Jupylet was tested on Amazon EC2 GPU servers running Ubuntu 18.04. If you haven’t already setup an EC2 instance I recommend that you instantiate it from the AWS Deep Learning AMI (Ubuntu 18.04) since it includes the required Nvidia drivers, CUDA, cuDNN, and conda.

To connect to your EC2 server you will need an SSH client. On Windows machines you won’t find anything better than the awesome PuTTY.
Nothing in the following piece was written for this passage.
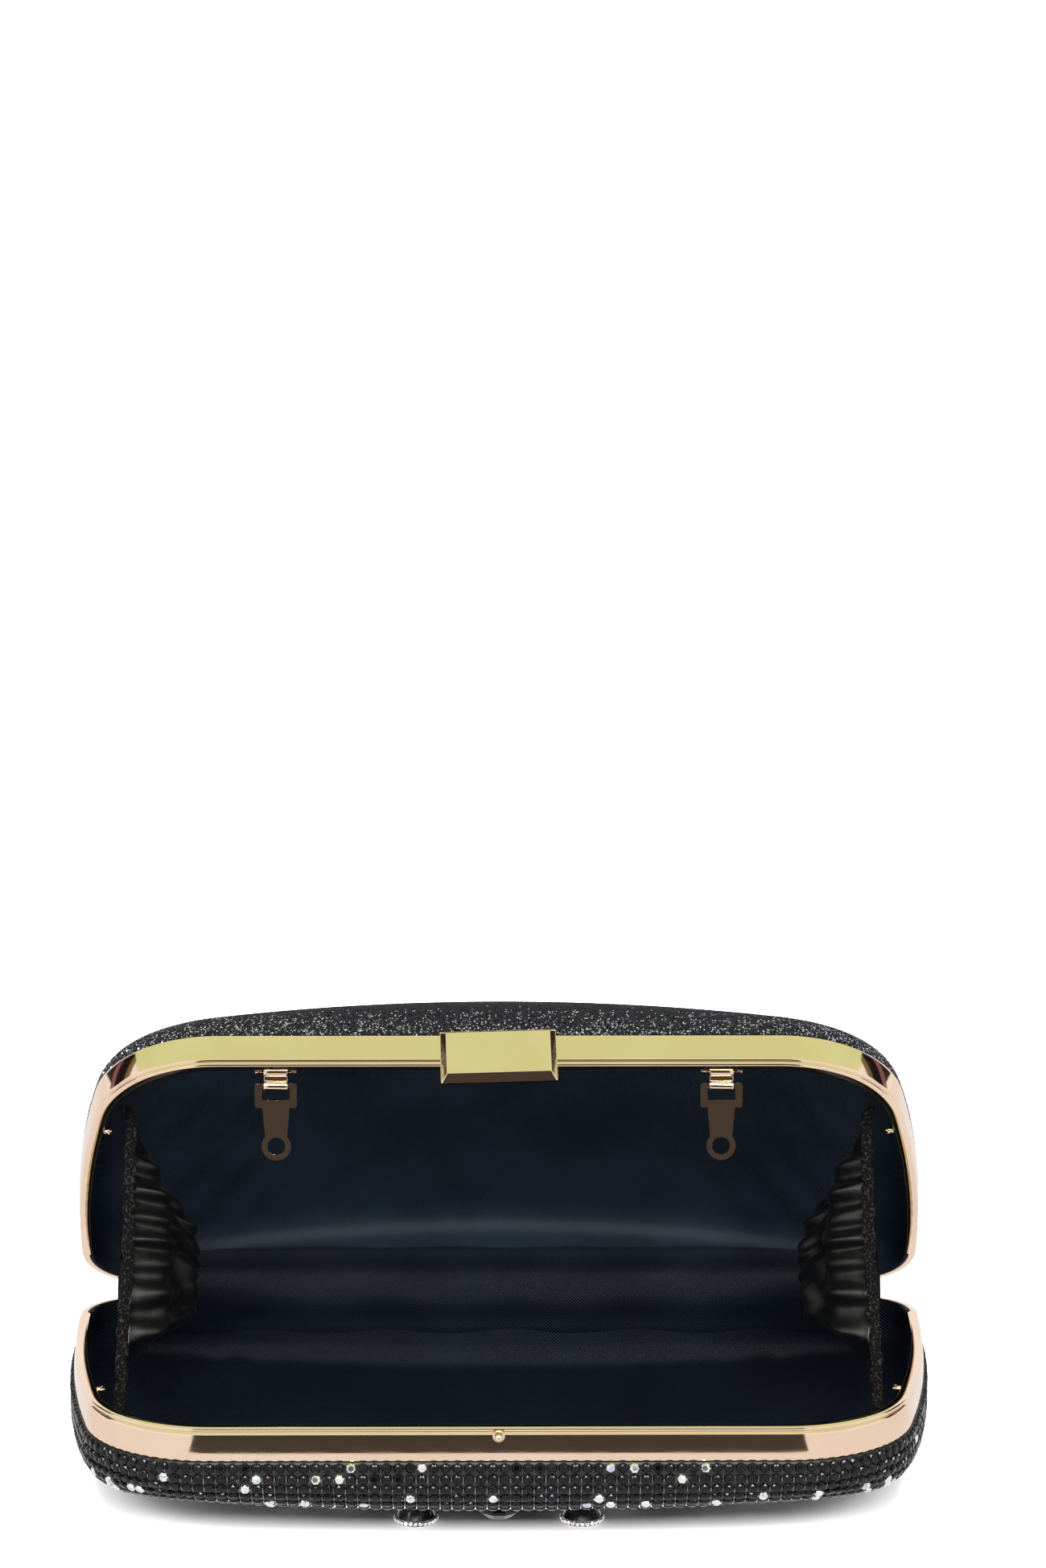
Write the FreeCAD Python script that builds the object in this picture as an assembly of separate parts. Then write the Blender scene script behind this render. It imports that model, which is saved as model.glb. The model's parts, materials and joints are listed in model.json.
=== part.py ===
"""Hard-case clutch purse, lying open on its crystal-covered front.

Two moulded half shells sit in polished metal frames that hinge along the bottom of the purse. The front
half carries a crystal mesh with raised stones, which it rests on; the back half is covered with glitter
fabric and carries the push clasp and two chain tabs. Satin gussets with an elastic edge join the halves
at each side and set how far they open.

Each half is drawn closed, in its own coordinates: x along the hinge, v from the hinge axis towards the
opening edge, d from the plane where the frames meet, into that half. front_half() and back_half() place
the shapes in the row frame. All sizes are in millimetres.
"""
import FreeCAD, Part

import math
import os

Vector = FreeCAD.Vector

# --- Driving dimensions -------------------------------------------------------------------------------
CASE_WIDTH = 200.0          # over the frames, at the widest place
CASE_HEIGHT = 102.0         # hinge axis to the opening edge
HINGE_OFFSET = 3.0          # hinge axis to the frames' bottom rail
OPENING_CORNER_R = 30.0     # corners beside the clasp
HINGE_CORNER_R = 14.0       # corners beside the hinge
SIDE_R = 280.0              # gentle bow of the two short sides
WIDEST_V = 8.0              # height at which the case is widest
OPEN_ANGLE = 45.1           # between the halves, as they lie

BAND_WIDTH = 7.5            # polished band round each half
SHEET = 0.8                 # frame metal thickness
LIP_WIDTH = 3.2             # flange that meets the other frame
LIP_ROLL = 3.4              # depth of the flange's rolled inner edge
MEETING_GAP = 0.15          # each frame's flange stays this far from the meeting plane
BARE_CORNER_V = 19.0        # the rolled edge is left out between here and the hinge

SHELL_INSET = 0.9           # outline to the shell's outer face
SHELL_WALL = 1.4
CROWN_V = 52.0              # height of the crown's top, halfway up each shell
CROWN_R_V = 150.0           # crown radius across the case
FRONT_CROWN = {"depth": 25.5, "r_x": 1000.0, "edge_r": 8.0}
BACK_CROWN = {"depth": 26.0, "r_x": 480.0, "edge_r": 9.5}
                            # depth: meeting plane to the crown's top; r_x: crown radius along the case;
                            # edge_r: rounding between side wall and crown
SHELL_START = 1.1           # depth at which the shell's wall starts

CRYSTAL_THICK = 1.6         # crystal mesh on the front shell
GLITTER_THICK = 0.9         # glitter fabric on the back shell
LINING_GAP = 0.15
LINING_THICK = 0.5
LINING_START = 3.9

REST_DEPTH = 28.8           # meeting plane to the stones that the purse lies on

HINGE_X = 52.0              # middle of each hinge
HINGE_LENGTH = 24.0
KNUCKLE_LENGTH = 8.0
KNUCKLE_R = 1.5
PIN_R = 0.75
PIN_CLEARANCE = 0.05
LEAF_THICK = 0.7
SIDE_GAP = 0.1              # between neighbouring knuckles

STUD_DEPTH = 1.9            # meeting plane to the catch stud
STUD_BALL_R = 1.0

CLASP_WIDTH = 24.4
CLASP_TOP = 7.3             # clasp plate, depth range in the back half's coordinates
CLASP_BOTTOM = -5.6
CLASP_FACE_V = CASE_HEIGHT + 4.0
CLASP_BEVEL = 1.3
CLASP_SKIN = 0.8
CLASP_PIVOT_V = CASE_HEIGHT + 1.7
CLASP_PIVOT_D = 4.3
CLASP_PIN_R = 0.5

TAB_X = 49.0                # chain tabs, from the middle of the purse
TAB_PIVOT_V = CASE_HEIGHT - 4.7
TAB_PIVOT_D = 1.2
TAB_WIDTH = 9.2
TAB_SHOULDER = 5.5
TAB_RING_R = 3.2
TAB_HOLE_R = 2.0
TAB_RING_DROP = 13.6        # tab pivot to the ring's centre
TAB_THICK = 0.8
TAB_BAR = 1.1
LINK_PITCH = 3.2
LINK_WIDTH = 5.2
LOOP_OUTER_R = 1.2
LOOP_INNER_R = 0.75

GUSSET_REACH = 72.0         # hinge axis to the gusset's free edge
GUSSET_NEAR = 14.0          # hinge axis to the gusset's inner end
GUSSET_EDGE_ANGLE = 1.6     # gusset to each meeting plane
GUSSET_THICK = 0.7
ELASTIC_WIDTH = 2.4
ELASTIC_THICK = 0.9

OUT = "parts"


# --- Outline and basic solids -------------------------------------------------------------------------
def outline_points(offset):
    """Corner and arc points of the case outline moved outwards by offset, for x >= 0, from the opening
    edge to the hinge: a list of (start, middle, end) arcs, then the x of the two straight edges."""
    side_centre = (CASE_WIDTH / 2 - SIDE_R, WIDEST_V)

    def corner(radius, v):
        dv = v - side_centre[1]
        return (side_centre[0] + math.sqrt((SIDE_R - radius) ** 2 - dv * dv), v)

    def polar(centre, radius, angle):
        return (centre[0] + radius * math.cos(angle), centre[1] + radius * math.sin(angle))

    top = corner(OPENING_CORNER_R, CASE_HEIGHT - OPENING_CORNER_R)
    low = corner(HINGE_CORNER_R, HINGE_OFFSET + HINGE_CORNER_R)
    a_top = math.atan2(top[1] - side_centre[1], top[0] - side_centre[0])
    a_low = math.atan2(low[1] - side_centre[1], low[0] - side_centre[0])
    arcs = []
    for centre, radius, a, b in (
        (top, OPENING_CORNER_R, math.pi / 2, a_top),
        (side_centre, SIDE_R, a_top, a_low),
        (low, HINGE_CORNER_R, a_low, -math.pi / 2),
    ):
        r = radius + offset
        arcs.append([polar(centre, r, t) for t in (a, (a + b) / 2, b)])
    return arcs


def outline_wire(offset, depth):
    """The closed outline in the half's own coordinates, at that depth."""
    arcs = outline_points(offset)
    edges = []
    for side in (1, -1):
        for arc in arcs:
            edges.append(Part.Arc(*[Vector(side * x, v, depth) for x, v in arc]).toShape())
    for arc, k in ((arcs[0], 0), (arcs[2], 2)):
        x, v = arc[k]
        edges.append(Part.LineSegment(Vector(-x, v, depth), Vector(x, v, depth)).toShape())
    return Part.Wire(Part.__sortEdges__(edges))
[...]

On a remote EC2 instance Jupylet runs in so called headless mode. This means it uses the Nvidia GPU to render game frames without creating a game window. To make this possible you will need to install a few packages by running the following commands in an SSH terminal on the remote instance:

sudo apt-get update -y
sudo apt-get install -y mesa-utils libegl1-mesa xvfb freeglut3-dev

Next, create a new conda environment, activate it, and install Jupylet:

conda create -y -n jpl python=3.8 pip
conda activate jpl

pip install jupylet

Next, download the jupylet repository so you may run its example notebooks:

sudo apt-get install -y git

git clone https://github.com/nir/jupylet.git

Now each time you would like to start a Jupyter notebook server on the remote instance, open an SSH terminal and type the following:

screen
conda activate jpl
cd jupylet/examples
jupyter notebook --no-browser --ip=*

Note

The screen program will prevent the Jupyter server from exiting if the SSH terminal accidentally disconnects. If it does disconnect you may reconnect to the running screen session with the screen -dr command.

The jupyter notebook command above should produce some output including a security token in the form of a long string of hex digits. Copy that token since you will soon need it.

Finally, open a new tab in your browser and navigate to port 8888 of the public DNS address of your EC2 instance. It should look something like http://ec2-BLAH.BLAH.BLAH.compute.amazonaws.com:8888/

If you did everything correctly you will be prompted to enter the security token that you copied above. Paste it in and you are done.

Note

Jupyter notebook sessions use regular unsecure HTTP connections. If you wish you can setup the Jupyter server to use HTTPS or limit the EC2 firewall to only allow connections from your IP address.